Quotes about Devotion
Humble yourself. This is your one duty.
— Dallas Willard
You must make the decision to have Jesus with you. A decision is an inward resolve to do whatever is necessary to bring something to pass.
— Dallas Willard
Making sure to leave the evening free as the start of your time with Jesus.
— Dallas Willard
Our challenge is to fill our hours, minutes, and actions from day to day with the appropriate amount of love for God's creation and creating, and then work to produce more of the good he has put in this world. This is every person's calling.
— Dallas Willard
in a day spent with him, we can expect to be receiving his strength to do those things that will please him, and avoid those things that bring him pain.
— Dallas Willard
An older Franciscan brother said to Brennan Manning on the day he joined the order, "Once you come to know the love of Jesus Christ, nothing else in the world will seem as beautiful or desirable.
— Dallas Willard
Brother Lawrence, who was a kitchen worker and cook, remarks. Our sanctification does not depend upon changing our works, but in doing that for God's sake which we commonly do for our own…. It is a great delusion to think that the times of prayer ought to differ from other times. We are as strictly obliged to adhere to God by action in the time of action as by prayer in the season of prayer.
— Dallas Willard
Deciding to fill our minds with God is how we keep our hearts. To listen to his Word and nourish our whole beings with it is not a nice thing we might do occasionally.

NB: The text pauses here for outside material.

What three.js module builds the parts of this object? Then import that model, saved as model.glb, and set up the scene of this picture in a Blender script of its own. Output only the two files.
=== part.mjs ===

Our very lives depend upon it.
— Dallas Willard
In particular, I had learned that intensity is crucial for any progress in spiritual perception and understanding. To dribble a few verses or chapters of scripture on oneself through the week, in church or out, will not reorder one's mind and spirit—just as one drop of water every five minutes will not get you a shower, no matter how long you keep it up. You need a lot of water at once and for a sufficiently long time. Similarly for the written Word.
— Dallas Willard
Two main things that will block or hinder a life constantly interactive with God and healthy growth in the kingdom. These are the desire to have the approval of others, especially for being devout, and the desire to secure ourselves by means of material wealth.
— Dallas Willard
This is the essence of the death-to-self life: that we should no longer live for ourselves, but for him who died for us and rose again.
— Dallas Willard
The missing note in evangelical life today is not in the first instance spirituality but rather obedience. We have generated a variety of religion to which obedience is not regarded as essential.